With my muzzleloader in hand, I gently focused my attention to the rustle of leaves to the west of me. I then noticed two very young deer passing my location. One was still spotted and the other evidently had just lost its spots. As they scampered off into the palmetto thicket, I began to wonder where their mother was, although I had no plans of shooting a female deer on that hunt in any case. A couple of hours had passed without any other deer encounters when I decided to get down and hang some markers to another stand location of mine. After descending, I rested the old smokepole on the side of a nearby tree to retrieve my trail markers from my carry bag. At that moment I heard noise in the palmettos where the yearling deer had entered earlier. A large doe stepped out of that area with another animal following it. I immediately thought that the two babies had found their mother, when much to my surprise, I saw that it was a coyote that was following her. I quickly grabbed my muzzleloader and the deer bolted in a full throttle run with the coyote on her heels. I started to fire at the running target and quickly decided not to for fear of hitting the deer instead of the wild dog. It then occurred to me for the reason being that the two babies had been separated from their mom. I then again rested my firearm against the same tree as before and began to dig in my bag for the trail markers again. From the same location, as just moments before , I heard more noise and commotion and at that moment I noticed two more animals running directly at me. I naturally thought that these were the two displaced yearlings. At that point I then realized that the two animals running towards me were coyotes. As I reached for my gun, my movement frightened them and they took off running about twenty-five yards in front of me. I fired and missed the running shot sending them on their way.
That fall I often wandered back to that scenario and began to realize that this kind of behavior between predator and prey goes on constantly. In other words, I promise you that the incident of being chased by a wild dog wasn’t that old does’ first time having to endure that kind of behavior. I hear those coyotes howling in the evening fairly often. They lived there every day and night and so do the deer.
Through many years of my life in the outdoors, I’ve seen some incredible predator-prey encounters. I once saw two house dogs chase, track, and kill a rabbit while I sat viewing from my deer stand. After the kill was made, the killer dog carried the bunny to the other dog that actually ate it while the killer sat and watched. I’ve seen hawks knock flying ducks from the sky. I once watched a hawk catch a dove in flight and drop it to the ground after being frightened by me. After hitting the ground, I picked up the dove and it flew off. On one occasion, while turkey hunting, a hawk chased a rabbit up to where I was sitting. My surprise movement made the bird give up on the adventure and it lit in a nearby tree. The rabbit sat at arms length from me up against another tree knowing that I was the reason that the raptor had given up on the attempt of trying to catch him. The hungry bird sat on a nearby branch for a while and finally flew off. Shortly after that, the bunny quietly hopped away. Another turkey hunt brought about a dive bombing expedition attack from a hawk that was aimed at a one legged hen that was feeding in the food plot that I was set up on. Don’t you know that she, believe it or not, took off flying and beat her attacker to a nearby wooded area where the villain had to give up on the effort. Just a couple years ago, I was taken out of a daze, so to speak, after sitting in one spot for several hours on a spring turkey hunt. I had noticed a hen turkey at that location that had a nest in some briars across from my setup. She would appear from that little brush patch every morning and evening to feed for a short time and then she would eventually return to her little hideout. Out of nowhere in a flash of seconds, around five o-clock that evening, I saw and heard the nesting hen putt, jump, and fly from her nest site. I was startled by what had happened when I finally laid eyes on the culprit of all the commotion that was taking place. When the coyote came in clear view of the brush, he took the last step that he would ever take. I typically don’t shoot them, but I shot that one. Turkeys already have a hard enough life to endure without having to put up with that.

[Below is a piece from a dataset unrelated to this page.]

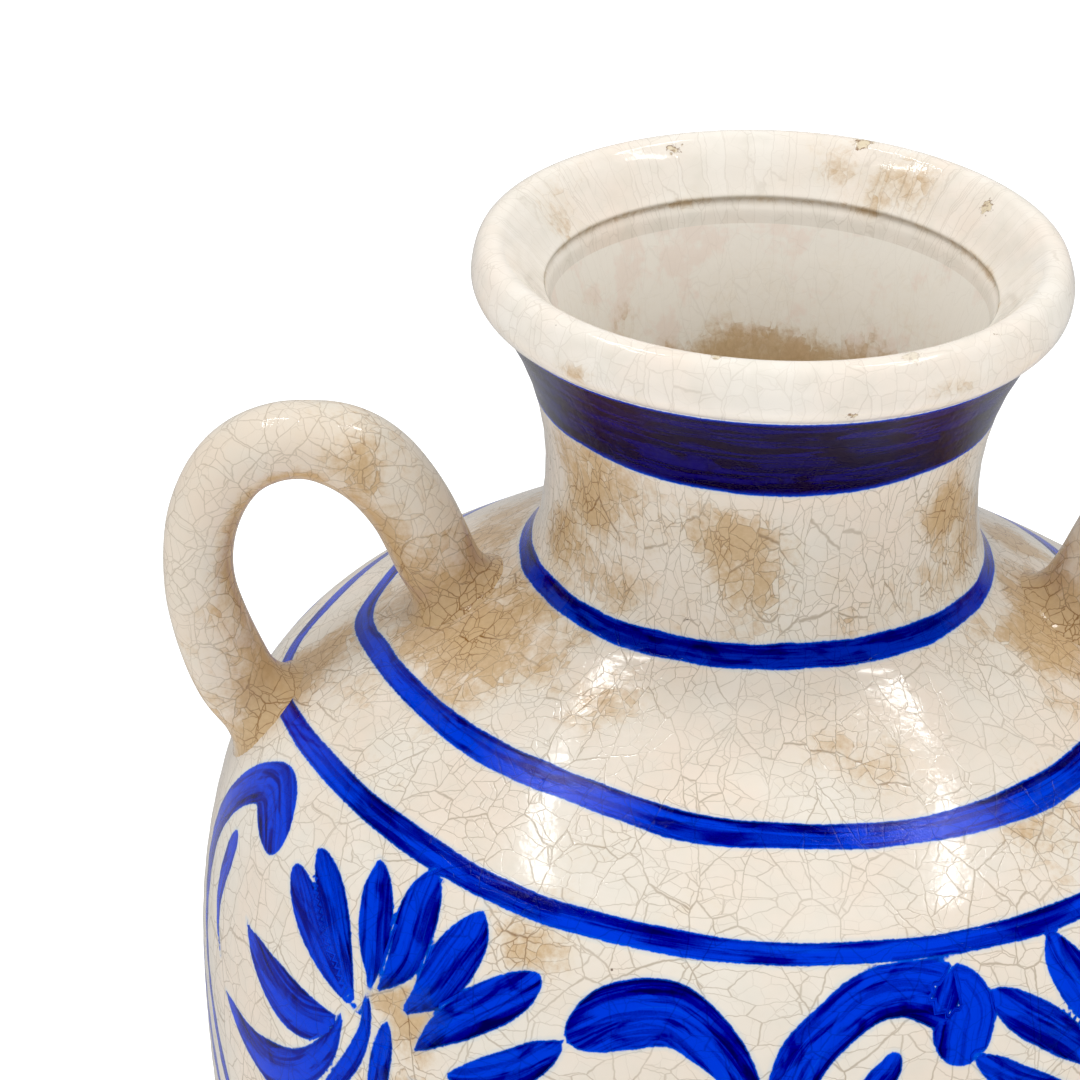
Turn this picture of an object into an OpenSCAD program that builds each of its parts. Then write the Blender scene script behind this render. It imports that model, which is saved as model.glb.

Predators and prey have been living together forever. Most of these catch and kill incidents occur without being witnessed by humans. Others are visible in plain sight on a large scale such as a school of speckled trout feeding on a school of shrimp or baitfish. We may sometimes think that the only time that these events take place are when we have the opportunity to see it with our own eyes. Predator attacks on prey take place every night and day and those events are just part of everyday life in the outdoors.